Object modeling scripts
* * * * *

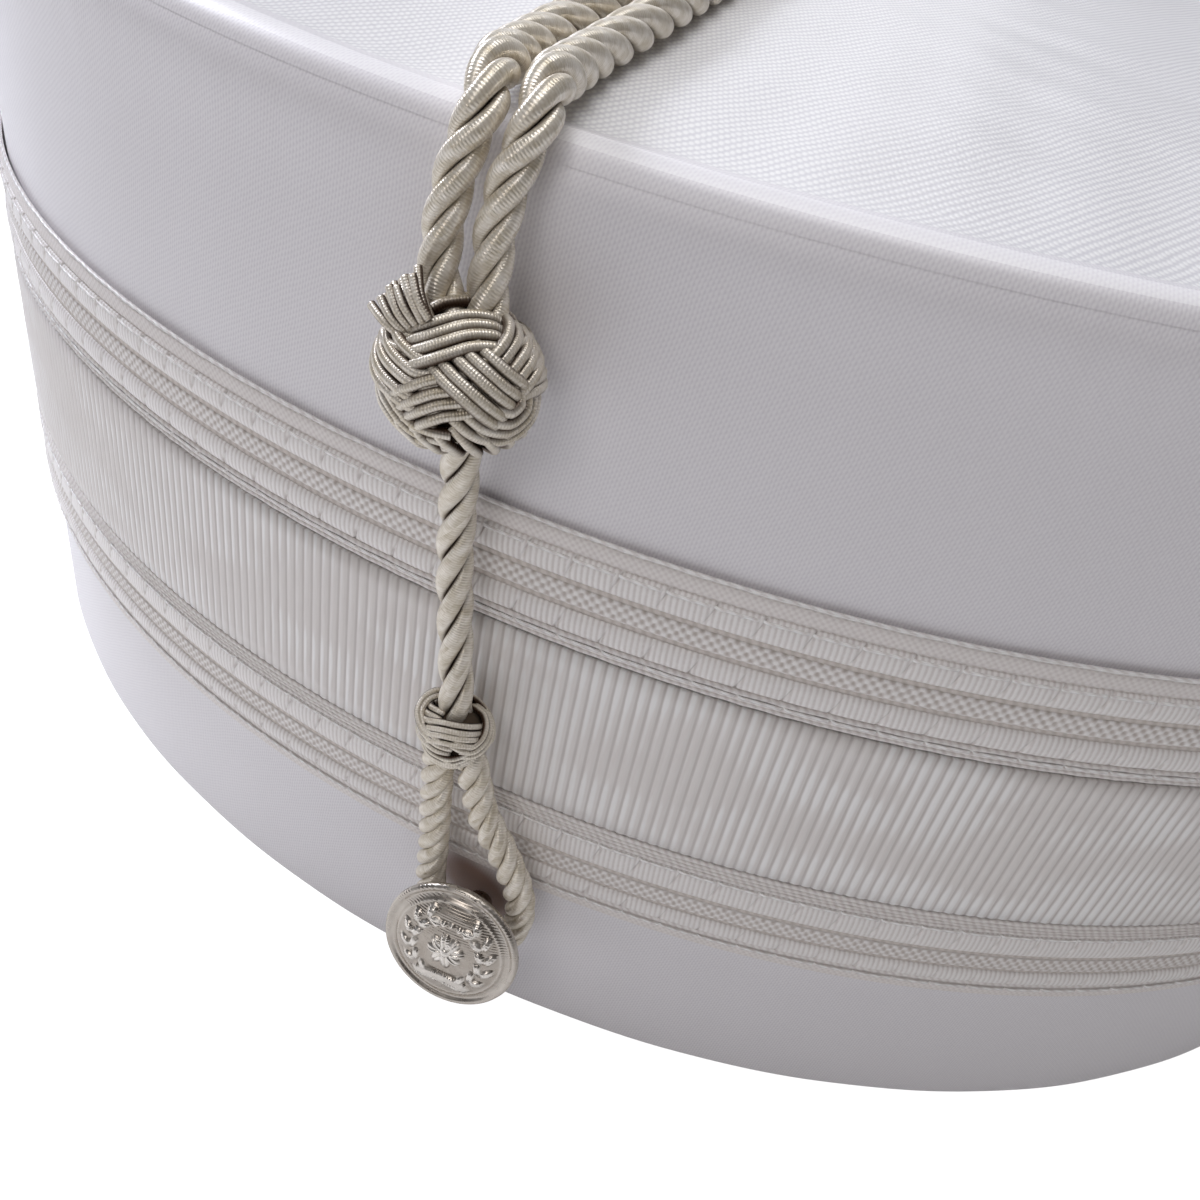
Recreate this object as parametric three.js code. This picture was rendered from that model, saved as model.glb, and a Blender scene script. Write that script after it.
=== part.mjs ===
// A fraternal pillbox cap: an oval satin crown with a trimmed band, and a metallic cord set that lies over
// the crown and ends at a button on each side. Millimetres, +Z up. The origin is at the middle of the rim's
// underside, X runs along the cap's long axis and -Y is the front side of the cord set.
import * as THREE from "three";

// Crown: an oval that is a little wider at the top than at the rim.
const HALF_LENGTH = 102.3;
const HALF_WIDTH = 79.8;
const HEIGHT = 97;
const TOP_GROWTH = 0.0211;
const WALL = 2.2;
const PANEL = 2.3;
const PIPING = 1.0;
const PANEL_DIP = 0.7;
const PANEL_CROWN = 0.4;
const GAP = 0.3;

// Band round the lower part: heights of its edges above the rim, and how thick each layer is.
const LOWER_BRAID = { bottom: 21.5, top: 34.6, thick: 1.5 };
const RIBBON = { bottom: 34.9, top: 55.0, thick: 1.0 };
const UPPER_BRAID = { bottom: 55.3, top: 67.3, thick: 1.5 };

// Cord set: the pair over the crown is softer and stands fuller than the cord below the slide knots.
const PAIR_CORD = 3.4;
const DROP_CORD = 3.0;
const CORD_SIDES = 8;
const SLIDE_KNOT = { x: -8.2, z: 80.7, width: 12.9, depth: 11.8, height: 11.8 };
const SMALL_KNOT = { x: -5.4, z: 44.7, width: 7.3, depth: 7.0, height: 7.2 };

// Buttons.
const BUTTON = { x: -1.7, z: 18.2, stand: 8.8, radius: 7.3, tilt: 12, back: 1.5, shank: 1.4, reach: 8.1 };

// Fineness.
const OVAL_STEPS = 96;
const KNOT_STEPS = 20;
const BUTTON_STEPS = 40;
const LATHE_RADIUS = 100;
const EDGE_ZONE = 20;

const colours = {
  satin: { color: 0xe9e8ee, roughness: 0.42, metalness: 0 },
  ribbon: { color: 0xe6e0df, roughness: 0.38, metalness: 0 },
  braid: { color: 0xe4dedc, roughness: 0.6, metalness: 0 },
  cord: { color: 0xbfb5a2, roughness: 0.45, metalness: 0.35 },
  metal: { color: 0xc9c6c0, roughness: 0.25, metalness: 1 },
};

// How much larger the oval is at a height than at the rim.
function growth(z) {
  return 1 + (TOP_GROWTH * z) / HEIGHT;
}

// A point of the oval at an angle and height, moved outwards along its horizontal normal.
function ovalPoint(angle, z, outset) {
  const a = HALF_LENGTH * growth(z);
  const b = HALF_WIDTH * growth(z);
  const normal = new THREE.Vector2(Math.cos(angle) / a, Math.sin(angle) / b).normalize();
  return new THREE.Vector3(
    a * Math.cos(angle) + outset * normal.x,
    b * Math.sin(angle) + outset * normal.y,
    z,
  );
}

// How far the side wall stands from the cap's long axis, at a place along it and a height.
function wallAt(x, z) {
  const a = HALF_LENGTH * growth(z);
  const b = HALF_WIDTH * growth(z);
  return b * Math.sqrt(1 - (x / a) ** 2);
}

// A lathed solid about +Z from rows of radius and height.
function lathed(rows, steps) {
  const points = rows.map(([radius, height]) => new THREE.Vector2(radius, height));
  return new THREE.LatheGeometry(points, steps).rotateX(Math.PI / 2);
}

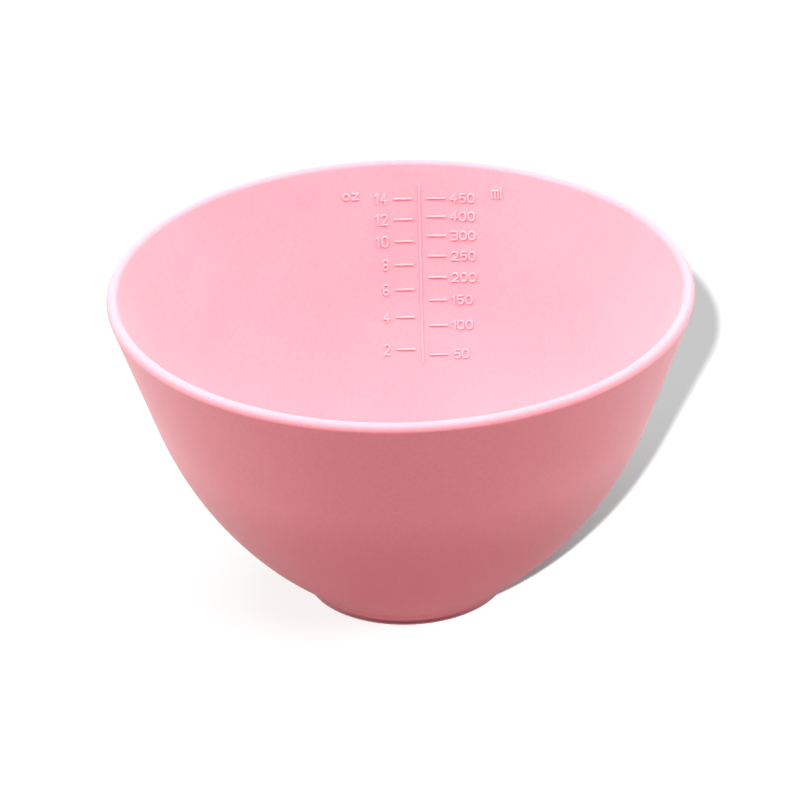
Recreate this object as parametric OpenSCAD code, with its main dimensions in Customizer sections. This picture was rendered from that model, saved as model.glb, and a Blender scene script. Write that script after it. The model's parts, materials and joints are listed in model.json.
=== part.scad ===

* * * * *

#### [Written problem]
Extract the complete set of records unchanged.

#### [Answer]
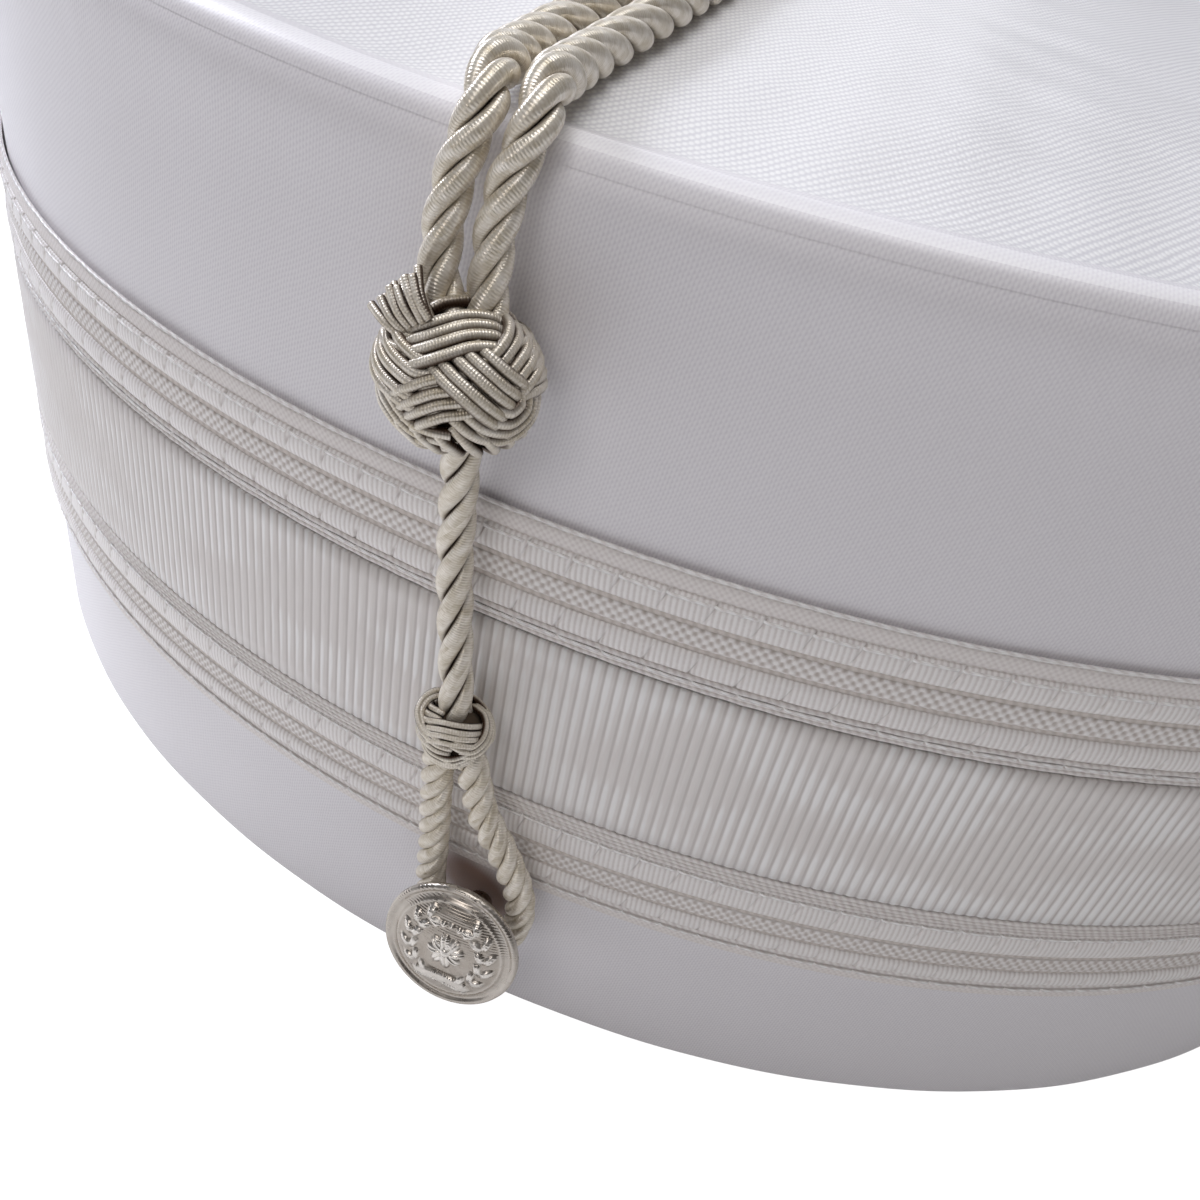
Recreate this object as parametric three.js code. This picture was rendered from that model, saved as model.glb, and a Blender scene script. Write that script after it.
=== part.mjs ===
// A fraternal pillbox cap: an oval satin crown with a trimmed band, and a metallic cord set that lies over
// the crown and ends at a button on each side. Millimetres, +Z up. The origin is at the middle of the rim's
// underside, X runs along the cap's long axis and -Y is the front side of the cord set.
import * as THREE from "three";

// Crown: an oval that is a little wider at the top than at the rim.
const HALF_LENGTH = 102.3;
const HALF_WIDTH = 79.8;
const HEIGHT = 97;
const TOP_GROWTH = 0.0211;
const WALL = 2.2;
const PANEL = 2.3;
const PIPING = 1.0;
const PANEL_DIP = 0.7;
const PANEL_CROWN = 0.4;
const GAP = 0.3;

// Band round the lower part: heights of its edges above the rim, and how thick each layer is.
const LOWER_BRAID = { bottom: 21.5, top: 34.6, thick: 1.5 };
const RIBBON = { bottom: 34.9, top: 55.0, thick: 1.0 };
const UPPER_BRAID = { bottom: 55.3, top: 67.3, thick: 1.5 };

// Cord set: the pair over the crown is softer and stands fuller than the cord below the slide knots.
const PAIR_CORD = 3.4;
const DROP_CORD = 3.0;
const CORD_SIDES = 8;
const SLIDE_KNOT = { x: -8.2, z: 80.7, width: 12.9, depth: 11.8, height: 11.8 };
const SMALL_KNOT = { x: -5.4, z: 44.7, width: 7.3, depth: 7.0, height: 7.2 };

// Buttons.
const BUTTON = { x: -1.7, z: 18.2, stand: 8.8, radius: 7.3, tilt: 12, back: 1.5, shank: 1.4, reach: 8.1 };

// Fineness.
const OVAL_STEPS = 96;
const KNOT_STEPS = 20;
const BUTTON_STEPS = 40;
const LATHE_RADIUS = 100;
const EDGE_ZONE = 20;

const colours = {
  satin: { color: 0xe9e8ee, roughness: 0.42, metalness: 0 },
  ribbon: { color: 0xe6e0df, roughness: 0.38, metalness: 0 },
  braid: { color: 0xe4dedc, roughness: 0.6, metalness: 0 },
  cord: { color: 0xbfb5a2, roughness: 0.45, metalness: 0.35 },
  metal: { color: 0xc9c6c0, roughness: 0.25, metalness: 1 },
};

// How much larger the oval is at a height than at the rim.
function growth(z) {
  return 1 + (TOP_GROWTH * z) / HEIGHT;
}

// A point of the oval at an angle and height, moved outwards along its horizontal normal.
function ovalPoint(angle, z, outset) {
  const a = HALF_LENGTH * growth(z);
  const b = HALF_WIDTH * growth(z);
  const normal = new THREE.Vector2(Math.cos(angle) / a, Math.sin(angle) / b).normalize();
  return new THREE.Vector3(
    a * Math.cos(angle) + outset * normal.x,
    b * Math.sin(angle) + outset * normal.y,
    z,
  );
}

// How far the side wall stands from the cap's long axis, at a place along it and a height.
function wallAt(x, z) {
  const a = HALF_LENGTH * growth(z);
  const b = HALF_WIDTH * growth(z);
  return b * Math.sqrt(1 - (x / a) ** 2);
}

// A lathed solid about +Z from rows of radius and height.
function lathed(rows, steps) {
  const points = rows.map(([radius, height]) => new THREE.Vector2(radius, height));
  return new THREE.LatheGeometry(points, steps).rotateX(Math.PI / 2);
}

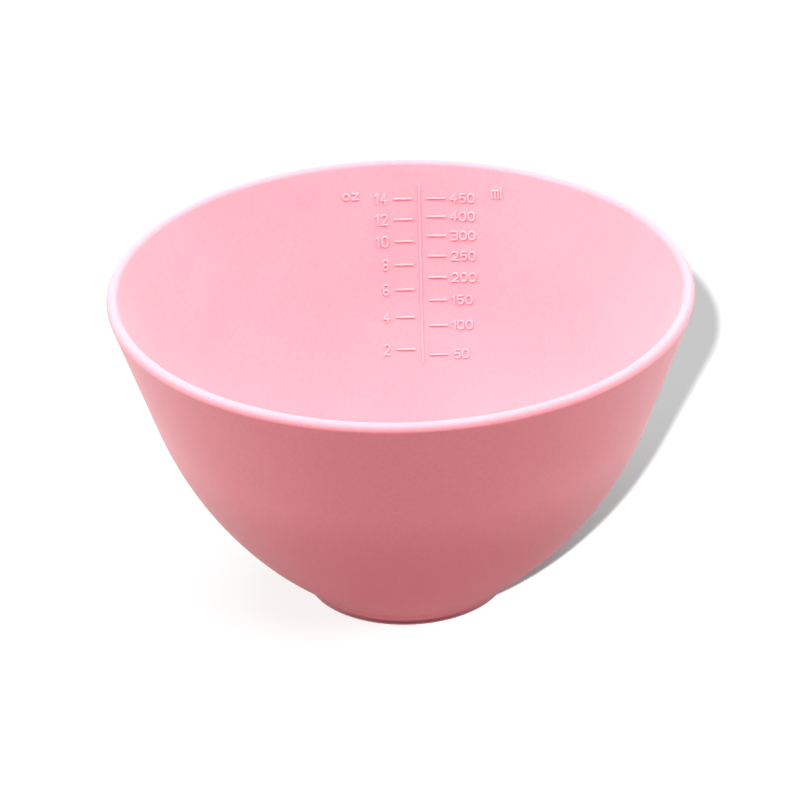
Recreate this object as parametric OpenSCAD code, with its main dimensions in Customizer sections. This picture was rendered from that model, saved as model.glb, and a Blender scene script. Write that script after it. The model's parts, materials and joints are listed in model.json.
=== part.scad ===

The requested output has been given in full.